1. religion is more than what's on the page of the cathechism and
2. Faith is not cerebral or logical.

What it does mean is that

I am not bitter.

Thursday, March 24, 2005

Sacred

The tub is cleaned. I am about to make the bath with the salts and milk, with herbs and
incense. This is a bath of purification.

Today we don’t eat. Eatings not always necessary. The normal way isn’t always
necessary. Sometimes it muddles the mind. It is the Eve of Purim, it is Maundy Thursday.
It is the beginning of the Full Moon. Which am I celebrating? I don’t know. Silence.
Silence and peace. This is not a fast. Yom Kippur. Eat nothing, drink nothing. That is
fasting. Today we drink tea, water, juices. It is a day of purification. Cleanse my will, my
mind, my heart, my flesh. Prepare me. What am I here for? I don’t always know as I pour
the water. Maybe it doesn’t matter that I know. Maybe it only matters that I am here.

Tuesday, March 22, 2005

Feet

I did see you Sunday, in the palm procession. you looked like a mouse, or a rabbit, with those huge eyes and that sort of woebegone expression. You look like a Charles Dickens character. I always want to give you a bowl of soup or something. I didn't speak to you or touch you. I chose to ignore you. I had forgotten the one reason we are in this world is to love. We ought to show love at every opportunity. Every moment we have. Me, I thought, nothing has ever come of me showing love in this place. Everytime I put my hand out, my wrist is slapped.

The choir is singing before all of us as we go into the church. My God, it is too cold out here. It's snowing. Too cold for this.

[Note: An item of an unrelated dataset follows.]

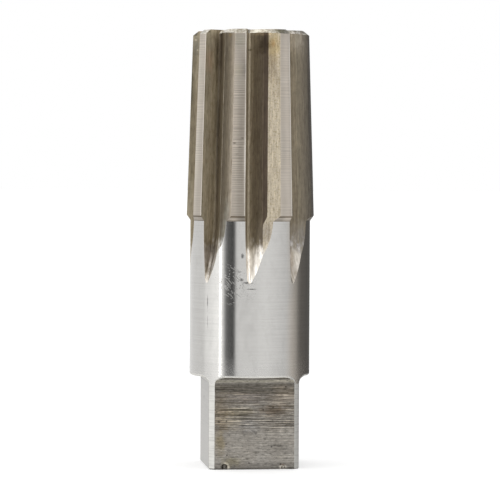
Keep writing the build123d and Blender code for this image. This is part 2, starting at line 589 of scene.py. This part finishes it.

And I am thinking, "Why should I do anything? Why should I even acknowledge him?" He looks as if he needs it, but if I don't do something, someone will. My God, my God, when will I learn. It isn't my responsibility to make everyone happy. This once... I will not do anything. Nothing I've ever done, especially for you, has ever lead anywhere.

Today I read in Sharon Cameron's book:

"Observe the impatience of your mind. Your mind wants to get ahead of where it is. Let me put it to you (plainly)... there is no destination to speak of.." Sister Dassaniya... said, "If you keep your attention on your feet, you can't be conceited."

Monday, March 21, 2005

Reading Left 2

By writing I put order in the world, give it a handle so I can grasp it. I write because life does not appease my appetites and hunger. I write to record what other erase when I speak.
(Anzaldua 169)


There was Joyce and then Nicole and then others. My life couldn't be protected for very long. Friends never seem to let me be protected from anything. Everyone always wants to come out to me, and so there it is, for me to deal with, and how I feel and how the Church feels. The Church has already told me what is right and what is wrong. All of the Christendom that I grew up with told me. The Bible says so, we've been told. I know right from wrong. If my mind knows then why doesn't my heart care? When Nicole and Jennifer are in a fight, why do I want the fight to resolve? Why do I think what they have is wholesome? Why do I want them to have a happy ending. I need to know there is another way. I don't want it for myself, but I want to know that it exists, that it is valid, that the walls that were set around us are put up by men and not by God. The world I was brought up in was full of a goodness tinged with bigotry. Good girls like good boys. But the world I live in is becoming one where good girls like good girls and I like being left alone and seeing my friends happy. I read a book, to read if there is another world, a truer one, a place with more options.

He looked at me with his mouth open and his dark eyes very big... I laughed and grabbed his head... But this time when I touched him something happened in him, and in me which made this touch different form any touch either of us had ever known... Joey raised his head, and we kissed.
(Baldwin, 14)


To be straight and especially religious and straight, to read Giovanni's Room is to leave behind one sort of innocence and enter another. The moment I consent to read past chapter one, without reservations, without headshakes, without drawing a line between myself and the sexuality of the character is the moment I at least in part consent to be gay for the duration of the book, to hear a voice not heard before. Here I am in the course of two days, reading the most passionate love story I've ever read.
And then, in the end, Giovanni is dead. Giovanni is Baldwin's first overtly gay character but not the last. Whatever innovation the Black and bisexual Baldwin might have flouted, the one he never flouts is that having engaged in the heady world of homosexuality, someone must pay, someone must die. There must be a tragedy.
I look in on the window of the party.
Jennifer and Nicole are still fighting.
I need another way.

Why do I need another way, Dean?
Until you are free, I am not free. Don't you see that?